(Data block)
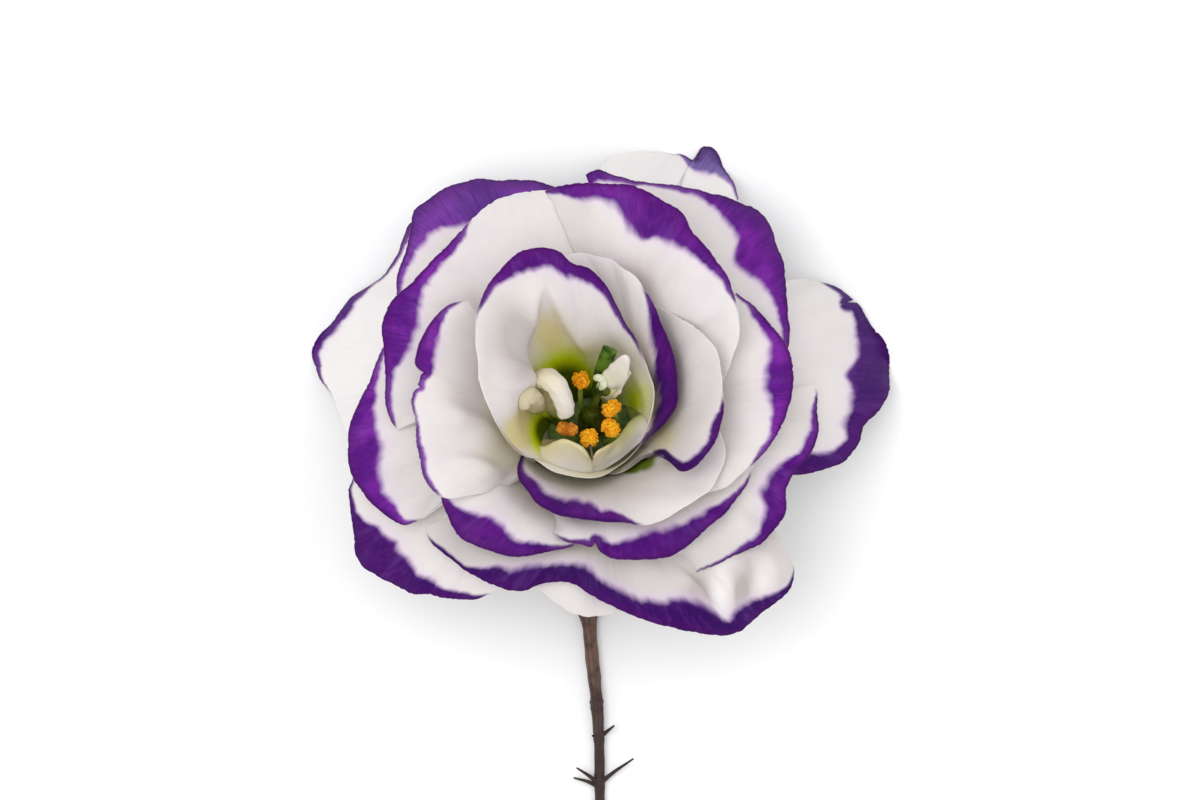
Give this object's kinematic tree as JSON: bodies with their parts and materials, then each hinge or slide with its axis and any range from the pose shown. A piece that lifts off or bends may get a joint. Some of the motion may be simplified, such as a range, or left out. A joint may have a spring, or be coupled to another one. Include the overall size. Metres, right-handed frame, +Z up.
{
  "type": "lisianthus flower",
  "caption": "Cut double lisianthus bloom, white with ragged violet margins, lying face up on its thin woody stem.",
  "frame": {"origin": "centre of the bounding box's bottom, on the surface that the flower lies on", "axes": "+Z up from the surface; the stem lies along the surface towards -Y and the bloom faces up, its axis leaning towards +Y"},
  "size_m": [0.0756, 0.1112, 0.0407],
  "materials": {
    "petal": "matte",
    "petaloid": "matte",
    "dark_green": "matte",
    "fresh_green": "matte",
    "pollen": "matte",
    "bark": "matte"
  },
  "bodies": {
    "root": {"inner_petal_top": "petal", "inner_petal_right": "petal", "inner_petal_lower_right": "petal", "inner_petal_bottom": "petal", "inner_petal_left": "petal", "middle_petal_lower_left": "petal", "middle_petal_bottom": "petal", "middle_petal_right": "petal", "middle_petal_top": "petal", "middle_petal_left": "petal", "outer_petal_upper_left": "petal", "guard_petal_left": "petal", "outer_petal_left": "petal", "outer_petal_lower_left": "petal", "outer_petal_bottom": "petal", "outer_petal_right": "petal", "guard_petal_right": "petal", "outer_petal_upper_right": "petal", "guard_petal_top": "petal", "guard_petal_bottom": "petal", "petaloid_arched": "petaloid", "petaloid_curled": "petaloid", "petaloid_right": "petaloid", "lip_petal_left": "petaloid", "lip_petal_right": "petaloid", "green_leaflet": "dark_green", "stamen_1": "pollen", "stamen_2": "pollen", "stamen_3": "pollen", "stamen_4": "pollen", "stamen_5": "pollen", "pistil": "dark_green", "calyx": "fresh_green", "stem": "bark"}
  },
  "joints": []
}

(Exercise instructions) Extract the full listing above without alteration.

(Solution to this exercise)
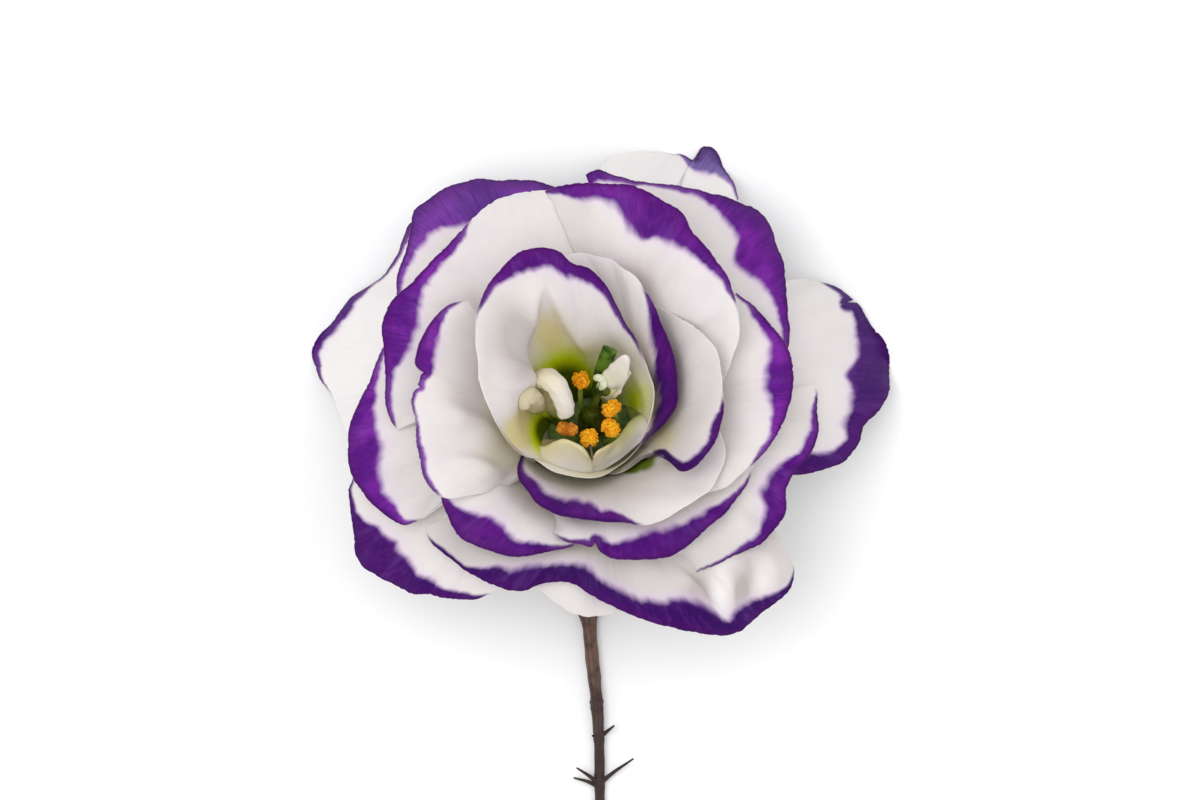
Give this object's kinematic tree as JSON: bodies with their parts and materials, then each hinge or slide with its axis and any range from the pose shown. A piece that lifts off or bends may get a joint. Some of the motion may be simplified, such as a range, or left out. A joint may have a spring, or be coupled to another one. Include the overall size. Metres, right-handed frame, +Z up.
{
  "type": "lisianthus flower",
  "caption": "Cut double lisianthus bloom, white with ragged violet margins, lying face up on its thin woody stem.",
  "frame": {"origin": "centre of the bounding box's bottom, on the surface that the flower lies on", "axes": "+Z up from the surface; the stem lies along the surface towards -Y and the bloom faces up, its axis leaning towards +Y"},
  "size_m": [0.0756, 0.1112, 0.0407],
  "materials": {
    "petal": "matte",
    "petaloid": "matte",
    "dark_green": "matte",
    "fresh_green": "matte",
    "pollen": "matte",
    "bark": "matte"
  },
  "bodies": {
    "root": {"inner_petal_top": "petal", "inner_petal_right": "petal", "inner_petal_lower_right": "petal", "inner_petal_bottom": "petal", "inner_petal_left": "petal", "middle_petal_lower_left": "petal", "middle_petal_bottom": "petal", "middle_petal_right": "petal", "middle_petal_top": "petal", "middle_petal_left": "petal", "outer_petal_upper_left": "petal", "guard_petal_left": "petal", "outer_petal_left": "petal", "outer_petal_lower_left": "petal", "outer_petal_bottom": "petal", "outer_petal_right": "petal", "guard_petal_right": "petal", "outer_petal_upper_right": "petal", "guard_petal_top": "petal", "guard_petal_bottom": "petal", "petaloid_arched": "petaloid", "petaloid_curled": "petaloid", "petaloid_right": "petaloid", "lip_petal_left": "petaloid", "lip_petal_right": "petaloid", "green_leaflet": "dark_green", "stamen_1": "pollen", "stamen_2": "pollen", "stamen_3": "pollen", "stamen_4": "pollen", "stamen_5": "pollen", "pistil": "dark_green", "calyx": "fresh_green", "stem": "bark"}
  },
  "joints": []
}